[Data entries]
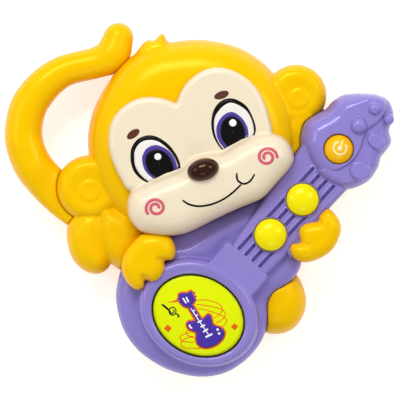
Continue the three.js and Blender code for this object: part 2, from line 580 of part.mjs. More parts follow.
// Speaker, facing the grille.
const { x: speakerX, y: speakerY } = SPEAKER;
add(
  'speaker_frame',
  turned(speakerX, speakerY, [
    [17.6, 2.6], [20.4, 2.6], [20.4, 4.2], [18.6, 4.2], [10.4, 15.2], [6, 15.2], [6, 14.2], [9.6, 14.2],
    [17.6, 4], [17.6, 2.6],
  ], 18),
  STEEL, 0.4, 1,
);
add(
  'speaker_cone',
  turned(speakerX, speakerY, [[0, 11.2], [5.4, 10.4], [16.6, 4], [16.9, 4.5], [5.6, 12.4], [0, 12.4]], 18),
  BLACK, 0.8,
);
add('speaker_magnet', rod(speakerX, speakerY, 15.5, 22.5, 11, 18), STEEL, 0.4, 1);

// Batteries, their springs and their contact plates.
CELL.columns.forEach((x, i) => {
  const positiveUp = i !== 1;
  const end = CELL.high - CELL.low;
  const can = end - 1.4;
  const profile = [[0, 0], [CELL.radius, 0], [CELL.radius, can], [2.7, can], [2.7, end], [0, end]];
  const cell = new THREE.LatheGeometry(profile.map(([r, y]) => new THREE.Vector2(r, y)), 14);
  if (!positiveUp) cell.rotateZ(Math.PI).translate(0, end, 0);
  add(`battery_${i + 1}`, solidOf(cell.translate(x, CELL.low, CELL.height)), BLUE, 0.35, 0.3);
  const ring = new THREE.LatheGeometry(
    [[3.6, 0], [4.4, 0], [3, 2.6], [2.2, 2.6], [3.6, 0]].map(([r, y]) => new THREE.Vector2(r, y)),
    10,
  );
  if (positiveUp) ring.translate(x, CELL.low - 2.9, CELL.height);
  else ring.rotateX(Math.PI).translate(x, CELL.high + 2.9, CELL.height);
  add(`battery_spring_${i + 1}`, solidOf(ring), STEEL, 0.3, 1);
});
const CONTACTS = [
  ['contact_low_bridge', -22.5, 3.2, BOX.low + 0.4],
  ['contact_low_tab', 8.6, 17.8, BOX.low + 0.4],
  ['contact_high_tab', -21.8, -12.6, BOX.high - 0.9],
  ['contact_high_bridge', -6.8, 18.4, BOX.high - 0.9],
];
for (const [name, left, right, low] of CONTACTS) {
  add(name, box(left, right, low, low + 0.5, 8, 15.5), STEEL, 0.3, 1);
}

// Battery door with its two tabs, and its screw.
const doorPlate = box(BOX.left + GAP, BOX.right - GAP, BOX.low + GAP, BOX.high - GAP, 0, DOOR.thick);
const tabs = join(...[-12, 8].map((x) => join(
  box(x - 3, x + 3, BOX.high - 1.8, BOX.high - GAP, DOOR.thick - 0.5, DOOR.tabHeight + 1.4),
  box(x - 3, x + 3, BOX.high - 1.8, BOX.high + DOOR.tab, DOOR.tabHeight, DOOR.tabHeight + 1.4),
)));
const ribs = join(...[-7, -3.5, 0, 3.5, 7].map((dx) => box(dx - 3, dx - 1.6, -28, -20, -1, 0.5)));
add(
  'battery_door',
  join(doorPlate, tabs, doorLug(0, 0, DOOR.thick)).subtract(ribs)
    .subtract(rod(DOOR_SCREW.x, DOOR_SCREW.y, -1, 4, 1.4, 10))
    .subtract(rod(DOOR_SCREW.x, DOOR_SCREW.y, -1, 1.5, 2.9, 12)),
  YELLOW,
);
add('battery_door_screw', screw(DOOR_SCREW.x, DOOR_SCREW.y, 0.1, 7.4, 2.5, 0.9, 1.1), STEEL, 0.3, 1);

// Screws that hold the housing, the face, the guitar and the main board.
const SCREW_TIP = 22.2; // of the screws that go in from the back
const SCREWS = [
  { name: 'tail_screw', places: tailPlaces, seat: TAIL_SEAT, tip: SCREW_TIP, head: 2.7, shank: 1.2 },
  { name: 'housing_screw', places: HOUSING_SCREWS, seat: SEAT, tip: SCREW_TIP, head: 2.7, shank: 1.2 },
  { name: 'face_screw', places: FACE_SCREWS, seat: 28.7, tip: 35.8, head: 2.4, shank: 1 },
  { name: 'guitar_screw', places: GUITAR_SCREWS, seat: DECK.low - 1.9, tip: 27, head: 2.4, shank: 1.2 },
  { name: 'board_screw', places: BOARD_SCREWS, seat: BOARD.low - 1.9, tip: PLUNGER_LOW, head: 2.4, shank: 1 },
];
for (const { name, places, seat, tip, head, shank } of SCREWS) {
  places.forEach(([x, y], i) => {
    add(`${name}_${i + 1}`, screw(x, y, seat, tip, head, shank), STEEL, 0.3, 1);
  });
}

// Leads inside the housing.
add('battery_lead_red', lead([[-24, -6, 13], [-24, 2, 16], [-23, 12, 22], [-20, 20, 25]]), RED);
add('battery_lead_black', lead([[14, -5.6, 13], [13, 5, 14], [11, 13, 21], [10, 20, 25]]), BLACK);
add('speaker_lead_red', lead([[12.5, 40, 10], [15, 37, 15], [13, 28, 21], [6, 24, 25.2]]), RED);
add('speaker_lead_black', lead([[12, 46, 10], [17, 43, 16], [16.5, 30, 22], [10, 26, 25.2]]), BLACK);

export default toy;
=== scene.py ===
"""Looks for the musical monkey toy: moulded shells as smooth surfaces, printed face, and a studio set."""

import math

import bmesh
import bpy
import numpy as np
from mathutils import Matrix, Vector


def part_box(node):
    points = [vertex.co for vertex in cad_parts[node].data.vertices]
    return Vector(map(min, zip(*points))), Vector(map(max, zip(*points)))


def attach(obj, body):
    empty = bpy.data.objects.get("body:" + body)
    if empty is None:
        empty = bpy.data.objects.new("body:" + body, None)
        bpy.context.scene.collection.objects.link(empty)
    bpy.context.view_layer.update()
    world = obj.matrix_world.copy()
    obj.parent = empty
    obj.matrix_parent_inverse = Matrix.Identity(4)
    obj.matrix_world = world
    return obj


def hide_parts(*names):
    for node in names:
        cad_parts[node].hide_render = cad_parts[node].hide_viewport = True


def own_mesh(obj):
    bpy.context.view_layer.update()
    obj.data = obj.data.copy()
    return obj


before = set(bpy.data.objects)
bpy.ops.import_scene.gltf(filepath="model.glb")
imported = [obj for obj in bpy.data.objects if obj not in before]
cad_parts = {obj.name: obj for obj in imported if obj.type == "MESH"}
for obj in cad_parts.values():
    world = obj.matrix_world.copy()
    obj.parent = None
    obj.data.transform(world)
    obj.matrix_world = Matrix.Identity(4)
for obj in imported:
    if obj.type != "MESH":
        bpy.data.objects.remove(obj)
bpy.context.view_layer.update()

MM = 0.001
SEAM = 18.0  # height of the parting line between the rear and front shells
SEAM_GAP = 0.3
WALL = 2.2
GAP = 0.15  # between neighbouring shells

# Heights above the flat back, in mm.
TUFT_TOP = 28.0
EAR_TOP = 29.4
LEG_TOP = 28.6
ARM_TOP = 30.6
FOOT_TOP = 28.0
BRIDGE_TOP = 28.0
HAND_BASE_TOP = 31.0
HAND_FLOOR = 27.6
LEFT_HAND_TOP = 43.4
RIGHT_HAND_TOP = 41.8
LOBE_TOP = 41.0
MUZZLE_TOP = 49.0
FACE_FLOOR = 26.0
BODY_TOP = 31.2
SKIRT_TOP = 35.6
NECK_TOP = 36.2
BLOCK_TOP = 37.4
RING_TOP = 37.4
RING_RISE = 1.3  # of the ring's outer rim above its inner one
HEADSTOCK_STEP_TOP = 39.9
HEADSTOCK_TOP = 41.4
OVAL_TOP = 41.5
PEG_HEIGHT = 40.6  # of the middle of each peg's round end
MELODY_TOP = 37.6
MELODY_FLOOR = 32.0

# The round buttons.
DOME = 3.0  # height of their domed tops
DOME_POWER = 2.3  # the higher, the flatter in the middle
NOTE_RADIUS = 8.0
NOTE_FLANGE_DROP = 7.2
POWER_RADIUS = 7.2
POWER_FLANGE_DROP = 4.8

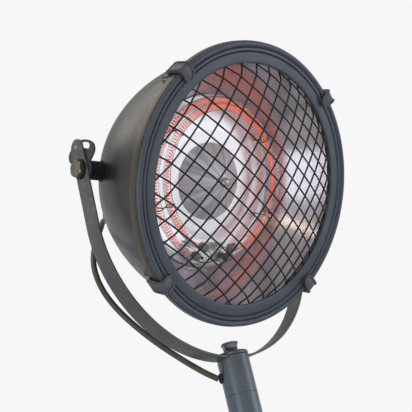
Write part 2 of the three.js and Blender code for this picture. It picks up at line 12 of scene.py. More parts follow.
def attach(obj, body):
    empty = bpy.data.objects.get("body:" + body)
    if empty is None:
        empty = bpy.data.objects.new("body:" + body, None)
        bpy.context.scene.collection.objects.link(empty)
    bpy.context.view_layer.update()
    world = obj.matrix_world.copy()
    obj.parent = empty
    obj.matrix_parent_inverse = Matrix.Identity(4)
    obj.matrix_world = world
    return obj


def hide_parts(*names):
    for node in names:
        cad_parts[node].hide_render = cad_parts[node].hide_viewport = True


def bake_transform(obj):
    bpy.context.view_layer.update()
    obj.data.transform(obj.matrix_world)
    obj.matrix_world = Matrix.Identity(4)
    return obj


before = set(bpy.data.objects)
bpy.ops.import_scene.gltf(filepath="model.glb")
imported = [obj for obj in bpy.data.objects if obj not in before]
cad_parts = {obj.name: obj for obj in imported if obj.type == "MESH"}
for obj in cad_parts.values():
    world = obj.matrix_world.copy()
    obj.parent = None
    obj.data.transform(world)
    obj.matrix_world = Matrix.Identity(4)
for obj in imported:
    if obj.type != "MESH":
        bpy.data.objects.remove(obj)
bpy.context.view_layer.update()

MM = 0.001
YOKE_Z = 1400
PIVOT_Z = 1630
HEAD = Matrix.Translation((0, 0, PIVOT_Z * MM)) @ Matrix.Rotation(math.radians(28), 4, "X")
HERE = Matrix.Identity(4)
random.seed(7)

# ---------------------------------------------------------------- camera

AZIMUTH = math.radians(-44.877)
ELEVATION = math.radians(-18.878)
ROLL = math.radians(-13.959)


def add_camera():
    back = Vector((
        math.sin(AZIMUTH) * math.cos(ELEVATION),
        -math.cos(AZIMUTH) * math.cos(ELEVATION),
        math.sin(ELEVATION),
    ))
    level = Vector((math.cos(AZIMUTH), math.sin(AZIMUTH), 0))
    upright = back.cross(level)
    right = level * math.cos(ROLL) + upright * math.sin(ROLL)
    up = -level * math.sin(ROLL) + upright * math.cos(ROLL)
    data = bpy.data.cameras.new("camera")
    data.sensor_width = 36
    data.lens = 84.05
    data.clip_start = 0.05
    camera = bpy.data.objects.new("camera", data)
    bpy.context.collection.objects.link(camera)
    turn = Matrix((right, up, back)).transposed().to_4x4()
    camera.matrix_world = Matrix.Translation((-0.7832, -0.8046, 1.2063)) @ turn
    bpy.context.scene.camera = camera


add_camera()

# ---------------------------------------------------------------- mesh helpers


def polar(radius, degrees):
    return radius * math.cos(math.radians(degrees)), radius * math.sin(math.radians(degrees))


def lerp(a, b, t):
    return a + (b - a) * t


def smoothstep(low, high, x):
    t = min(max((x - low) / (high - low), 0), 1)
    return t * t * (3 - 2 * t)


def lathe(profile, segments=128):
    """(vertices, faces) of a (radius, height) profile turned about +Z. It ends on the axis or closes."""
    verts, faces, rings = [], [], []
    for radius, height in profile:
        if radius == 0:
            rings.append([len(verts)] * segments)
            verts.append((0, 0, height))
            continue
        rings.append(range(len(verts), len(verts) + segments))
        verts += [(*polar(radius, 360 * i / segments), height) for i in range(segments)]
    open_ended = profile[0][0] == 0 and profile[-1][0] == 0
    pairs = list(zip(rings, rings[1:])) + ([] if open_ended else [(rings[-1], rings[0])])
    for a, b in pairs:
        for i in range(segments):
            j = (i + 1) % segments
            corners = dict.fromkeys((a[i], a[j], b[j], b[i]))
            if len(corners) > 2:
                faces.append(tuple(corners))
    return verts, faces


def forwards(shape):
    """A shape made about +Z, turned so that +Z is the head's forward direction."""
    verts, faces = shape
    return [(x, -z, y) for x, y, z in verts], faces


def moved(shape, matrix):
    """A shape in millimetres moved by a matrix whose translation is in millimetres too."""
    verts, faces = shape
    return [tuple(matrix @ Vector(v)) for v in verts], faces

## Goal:
Return each line that includes "code".

## Task answer:
Continue the three.js and Blender code for this object: part 2, from line 580 of part.mjs. More parts follow.
Write part 2 of the three.js and Blender code for this picture. It picks up at line 12 of scene.py. More parts follow.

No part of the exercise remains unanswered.